After temporarily shuttering the longtime cafe in March, Marina Borrone, whose parents opened the first Cafe Borrone in Redwood City in 1979, worked every angle she could for relief. She called her credit card and insurance companies; she applied for a federal Paycheck Protection Program (PPP) loan (and didn't receive one), knowing that any loan would be putting a Band-Aid on a deeper wound.
Several weeks into the closure, the business had lost $150,000. She called her siblings and her parents and told them: "'I'm losing the cafe.'"
"I just thought, this is happening," said Borrone, who took over the family business as a 22-year-old college graduate. "We're going to be one of those places."
Menlo Park's Cafe Borrone reopened for takeout in late April thanks to community donations through a GoFundMe campaign. Photo by Magali Gauthier.
But then she remembered when the community rallied to save the adjacent Kepler's Books from closure in 2005. Reluctantly, and after much thought, she decided to ask her customers for financial support and launched a GoFundMe campaign.

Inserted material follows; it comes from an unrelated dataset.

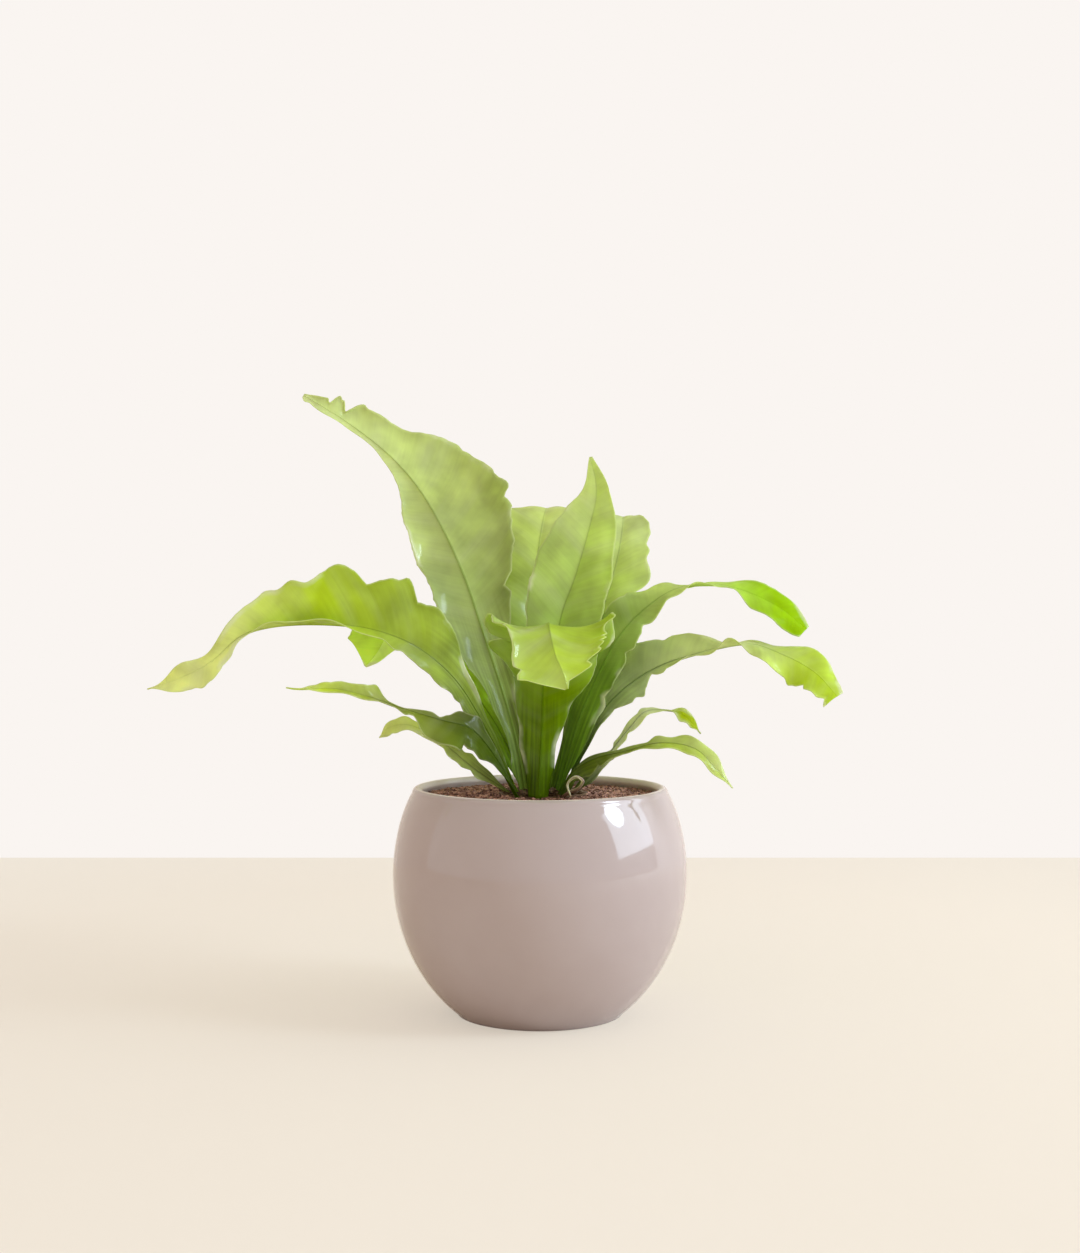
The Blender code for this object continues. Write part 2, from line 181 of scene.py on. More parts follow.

"As a family we've weathered plenty of setbacks, but this one is unprecedented. With no way to generate income for an extended period of time, our cash reserve has dwindled to next to nothing," she wrote on the campaign description. "I am humbled to say that I need your help."
Donations poured into the GoFundMe campaign, which quickly raised more than $100,000. To date, nearly 900 people — residents old and young, former customers who no longer live in the area, former employees — have given $130,000, many leaving emotional comments and memories about the cafe.
Because of their donations, Cafe Borrone has managed to stay afloat. Borrone was able to pay off some of the cafe's bills and reopen for takeout in late April. For the first time in its 41-year history, Cafe Borrone started offering delivery last week. About 20 out of 70 total staff members are back at work, albeit not at their full hours.
Cafe Borrone's dining room and iconic patio, usually packed and buzzing with tables of people, children and dogs, are eerily empty. Borrone set up the takeout operation on the other side of the cafe, where Borrone MarketBar once was, planning to continue takeout even when in-person dining is allowed to resume. (She does plan to open up the cafe side soon to serve to-go espresso drinks, pastries and a limited menu.)
Despite the fact that takeout isn't profitable right now — the labor costs exceed sales so far — Cafe Borrone will likely remain a takeout-only operation for an extended period of time, Borrone said. Even when she and other local restaurants get the green light from San Mateo County to reopen with restrictions (which could be stricter than the state's), she's wary of what that would actually mean on the ground at the usually bustling cafe.
She's considered setting up a limited number of tables only outside and using paper plates. The kitchen is small, so with social distancing requirements for staff it would mean a smaller menu than customers are used to. She'd have to have someone stationed at the door to manage occupancy. It was hard for her to picture employees wearing masks and gloves constantly cleaning the outdoor tables and chairs. Will customers want to return to that kind of a setting? What if there's a second wave of the coronavirus, and the cafe has to close again?
"It's not impossible," she said of reopening for in-person dining. "My energy is better spent on all the other pieces rather than cleaning tables and chairs and making tables available in what is still a very fragile time."
I asked Borrone if she can picture the day when Cafe Borrone is again full of crowds of people meeting over sandwiches and Belgian waffles and frosted mochas or listening to live music on Friday nights. A self-described optimist, she said she can — but she's not letting herself think about that day yet.
"I miss my chaotic restaurant. I miss it so much. But that's not where we're at," she said. "I'm just in the moment. I hope that day comes and i know what that day feels like but I'm more just trying to get through this right now."